Contact your admins and kindly request to avoid killing processes without reason.

Snakemake, except for local rules like downloading or plotting, creates no load on the login or head nodes. It merely checks job states, and we took some precaution to minimize the load on the SLURM control demon on the management node, too. Just killing processes without reason, keeps you from doing your science - and they should be aware of it. While I understand my colleagues in principle because people tend to do weird things on login nodes, they should act within reason.

Very soon, Snakemake will refuse being started in job context, for the reason stated above. In fact, the behaviour can be different from cluster setup to cluster setup, depending on defaults, wrappers and plugins admins introduce locally. As developers, we can allow for so-called spank plugins or other peculiarities with generic arguments. But we cannot account for all possible quirks.

For really long-running workflows, I suggest that you start a terminal multiplexer like screen or tmux, start your workflow, detach, take a break (this life hack allows to log off, too), return, re-attach and evaluate when ready.

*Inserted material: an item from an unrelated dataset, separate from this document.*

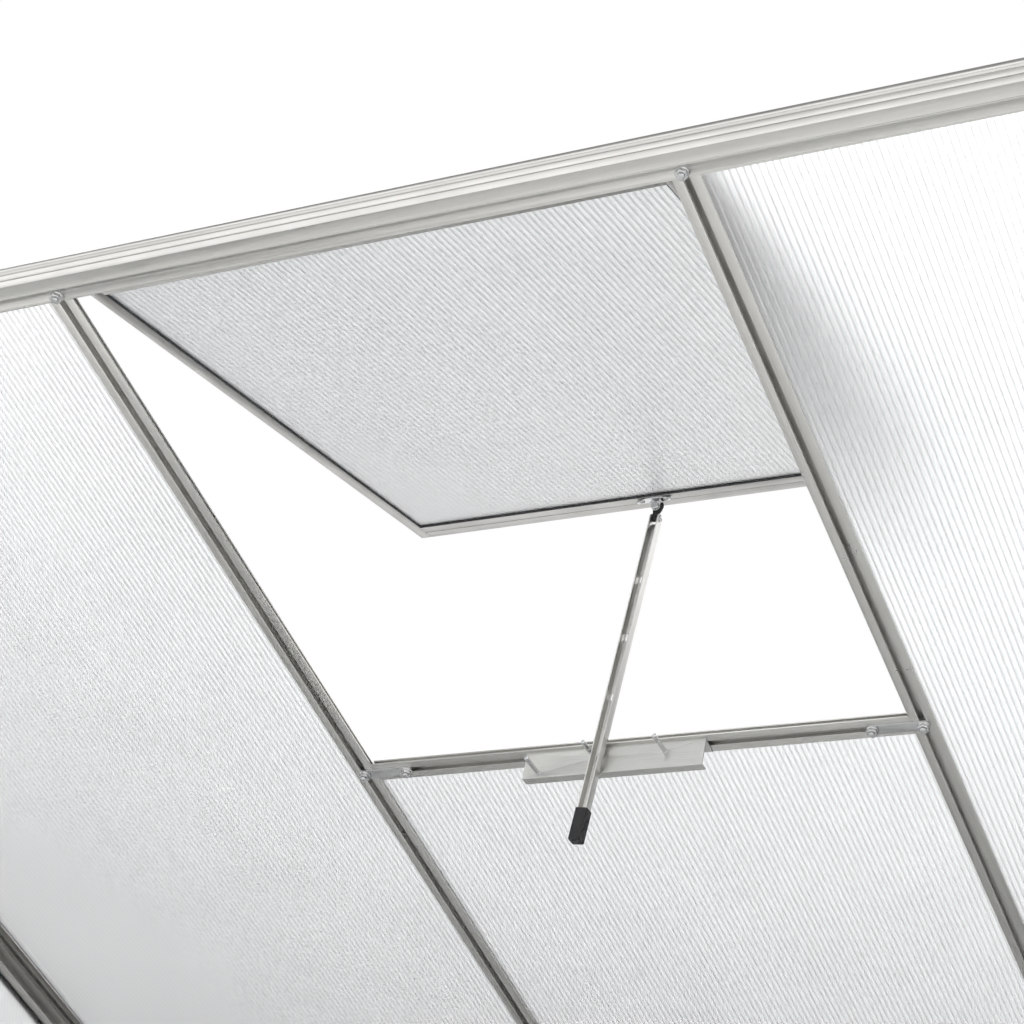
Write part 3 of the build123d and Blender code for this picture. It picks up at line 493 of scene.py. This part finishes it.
# a flanged hexagon nut, its washer face at z 0 and its crown at -z
def addNut(bm, turn, spot):
    size = fastener
    part = bmesh.new()
    nut = hexagon(part, size["acrossFlats"], size["nutHeight"] - size["hexFrom"],
                  -(size["nutHeight"] + size["hexFrom"]) / 2)
    low = min(v.co.z for v in nut)
    around = {e for v in nut for e in v.link_edges}
    soften(part, [e for e in around if all(v.co.z < low + 0.01 * mm for v in e.verts)], size["nutRounding"])
    flange = size["flangeRadius"]
    lathe(part, [(0, -1.6), (flange * 0.82, -1.6), (flange - 0.15, -0.7), (flange, -0.45), (flange, -0.05),
                 (0, -0.05)], 28)
    settle(bm, part, turn, spot)


# the threaded end of a bolt, ringed rather than wound: its tip at -z and its other end inside the nut
def addThread(bm, turn, spot, length):
    size = fastener
    part = bmesh.new()
    radius = size["boltRadius"]
    outline = [(0, -length), (radius - 0.8, -length), (radius - 0.35, -length + 0.4)]
    height = -length + size["threadFrom"]
    while height < -0.6:
        outline.append((radius, height))
        outline.append((radius - size["threadDepth"], height + size["threadPitch"] / 2))
        height += size["threadPitch"]
    outline += [(radius, 0), (0, 0)]
    lathe(part, outline, 20)
    settle(bm, part, turn, spot)


# a hexagon head with a rounded crown, its seat at z 0 and its crown at +z
def addHexHead(bm, turn, spot, flats, height):
    part = bmesh.new()
    head = hexagon(part, flats, height, height / 2)
    around = {e for v in head for e in v.link_edges}
    crown = [e for e in around if all(v.co.z > (height - 0.01) * mm for v in e.verts)]
    soften(part, crown, fastener["headRounding"])
    settle(bm, part, turn, spot)


def wallOut(points):                                     # a wall nut is thinnest along its bolt
    spread = [max(p[i] for p in points) - min(p[i] for p in points) for i in range(2)]
    if spread[0] < spread[1]:
        return Vector((1 if points[0].x > 0 else -1, 0, 0))
    return Vector((0, -1, 0))


def nutsAndBolts():
    for group, outwards in (("roof", lambda points: roofOut), ("wall", wallOut)):
        nutMesh = bmesh.new()
        ways = []
        for points in islands(group + "_nuts"):
            out = outwards(points)
            turn = standing(out)
            spot = boxMiddle(points)
            top = reach(points, out)[1]
            addNut(nutMesh, turn, spot + out * (top - spot.dot(out)))
            ways.append((spot, out, turn))
        toObject(group + "FlangeNuts", nutMesh, "zinc", "frame", group + "_nuts")
        boltMesh = bmesh.new()
        for points in islands(group + "_bolts"):
            spot = boxMiddle(points)
            near = min(ways, key=lambda way: (way[0] - spot).length)
            out, turn = near[1], near[2]
            low, high = reach(points, out)
            axisSpot = axisLine(near[0], out)            # the nut and its bolt share one line
            length = (high - low) / mm - fastener["headHeight"] - 0.1
            addThread(boltMesh, turn, axisSpot + out * (low + length * mm), length)
            addHexHead(boltMesh, turn, axisSpot + out * (high - fastener["headHeight"] * mm),
                       fastener["headFlats"], fastener["headHeight"])
        toObject(group + "SlotBolts", boltMesh, "zinc", "frame", group + "_bolts")


nutsAndBolts()
print("nuts and bolts made")


screwHead = {
    "crossHalf": 1.5,
    "crossDeep": 0.9,
    "pit": 0.55,             # radius of the recess at its bottom
    "block": 0.62,           # size and place of the four blocks, against the cross
    "blockOut": 0.72,
    "rim": 0.25,             # how much of the head's height is its straight rim
    "shank": 0.52,           # radius of the shank, against the head's
    "point": 0.6,
}


# a pan head with a cross recess: seat at z 0, crown at +z
def addPanHead(bm, turn, spot, radius, height):
    part = bmesh.new()
    size = screwHead
    half, deep, rim = size["crossHalf"], size["crossDeep"], size["rim"]
    dome = []
    for degrees in (0, 25, 45, 62):
        up = sin(radians(degrees))
        dome.append((radius * cos(radians(degrees)) ** 0.6, height * (rim + (1 - rim) * up)))
    lathe(part, [(0, 0), (radius, 0)] + dome + [(half + 0.1, height), (half, height),
                 (size["pit"], height - deep), (0, height - deep)], 24)
    for degrees in (45, 135):                            # four blocks in the round recess leave a cross
        for side in (-1, 1):
            block = bmesh.ops.create_cube(part, size=1.0)["verts"]
            bmesh.ops.scale(part, verts=block, vec=(half * size["block"] * mm, half * size["block"] * mm,
                                                    deep * mm))
            bmesh.ops.translate(part, verts=block, vec=(side * half * size["blockOut"] * mm, 0,
                                                        (height - deep / 2 - 0.02) * mm))
            bmesh.ops.rotate(part, verts=block, cent=(0, 0, 0), matrix=Matrix.Rotation(radians(degrees), 3, "Z"))
    settle(bm, part, turn, spot)


def screws(name, node, body, out, radius, height):
    bm = bmesh.new()
    for points in islands(node):
        low, high = reach(points, out)
        line = axisLine(boxMiddle(points), out)
        addPanHead(bm, standing(-out), line + out * (low + height * mm), radius, height)
        part = bmesh.new()
        shank = radius * screwHead["shank"]
        lathe(part, [(0, 0), (shank, 0), (shank, (high - low) / mm - height - screwHead["point"]),
                     (0, (high - low) / mm - height)], 16)
        settle(bm, part, standing(out), line + out * (low + height * mm))
    toObject(name, bm, "zinc", body, node)


screws("footPanScrews", "foot_screws", "frame", roofOut, 3.6, 2.4)
screws("bracketPanScrews", "stay_bracket_screws", "vent", ventOut, 3.4, 1.8)
print("screws made")


rivet = {"radius": 2.6, "rim": 0.15, "height": 1.2, "dimple": 0.9, "dimpleFloor": 0.75}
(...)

While I understand the reasoning here, it would be super useful if there was a flag we could use to submit the main snakemake process to a separate job (vs using a terminal multiplexer). Most people I work with are using sbatch and qsub to submit the master snakemake process to the cluster as it's own job in the scheduler. If this is a separate topic, I'd be willing to open an issue for this as a feature request.

cmeesters commented 20 hours ago

With version 0.7.0 a warning is issued when attempting to submit in a job context. Please understand that we cannot ensure a working setup, when you try that. We cannot change the way SLURM works.

Most people I work with are using sbatch and qsub to submit the master snakemake process to the cluster as it's own job in the scheduler.

This means that they deprive themselves of some features and make their lives harder with respect to debugging their workflows. If you want to open a seperate issue on this topic, @gilmorera , you might want to emphasize why this is actually needed.

@shashwatsahay Frankly, I don't understand your argument. Might be me, but I read that you want to overcome performance issues by submitting Snakemake as jobs. If this is the case, you might investigate the reason for your performance issues and submit an issue for that case specifically.